Relax—we’ve all been there. Embarrassment is a self-conscious emotion that’s universal, says Tarrytown-based psychologist Anthony Puliafico, PhD, who specializes in the treatment of OCD and anxiety disorders. “We get embarrassed when we’ve violated social norms or done things that are socially out of bounds.” 

We also get embarrassed when we—or our thoughts, feelings, weaknesses, intentions, mistakes, even our achievements—are exposed in a way that puts an unwanted or unexpected spotlight on us or undermines the image of ourselves we want others to see. Unlike some other self-conscious emotions, such as shame or guilt, which we can feel even when we’re alone, embarrassment requires an audience—even if that audience is just one person.
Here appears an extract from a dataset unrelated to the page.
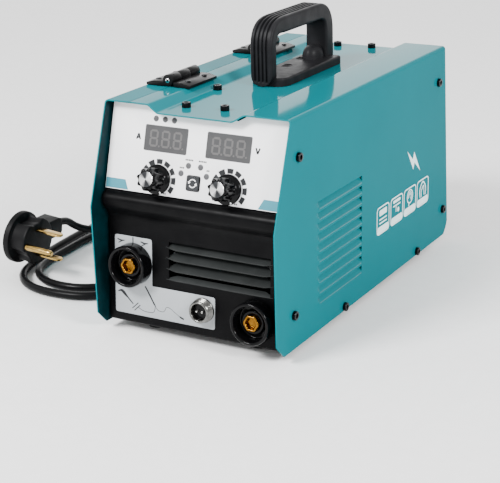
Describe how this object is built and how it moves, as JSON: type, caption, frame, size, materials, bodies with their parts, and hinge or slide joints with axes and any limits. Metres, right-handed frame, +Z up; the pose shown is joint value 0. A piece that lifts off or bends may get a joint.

For instance, if you trip on a curb and nobody sees it, you might injure yourself, but you won’t be embarrassed. That same trip in front of a colleague might embarrass you because your pride or dignity is wounded. 

While we all dread being embarrassed, Puliafico says that this fear “can actually be helpful at times because it keeps us within the boundaries.”

Though it may not seem too “helpful,” the numbing embarrassment you feel the morning after you’ve made a boozy fool of yourself at the office Christmas party may keep you away from the open bar at the next social function.

Embarrassment can range from mild awkwardness as a result of a faux pas to more substantial discomfort to outright painful—and sometimes insurmountable—humiliation, which Puliafico describes as a “more extreme form of embarrassment.” Others, however, have postulated that this is an altogether different animal, one that can be traumatic and have negative—even deadly—outcomes.

As for garden-variety embarrassment—you’ll get over it. By the time the blood that rushed to your cheeks and turned them scarlet moseys back to from whence it came, you’ll be fine. You may even make new friends, since studies show that people who get easily embarrassed are often seen as more vulnerable, trustworthy, and likeable.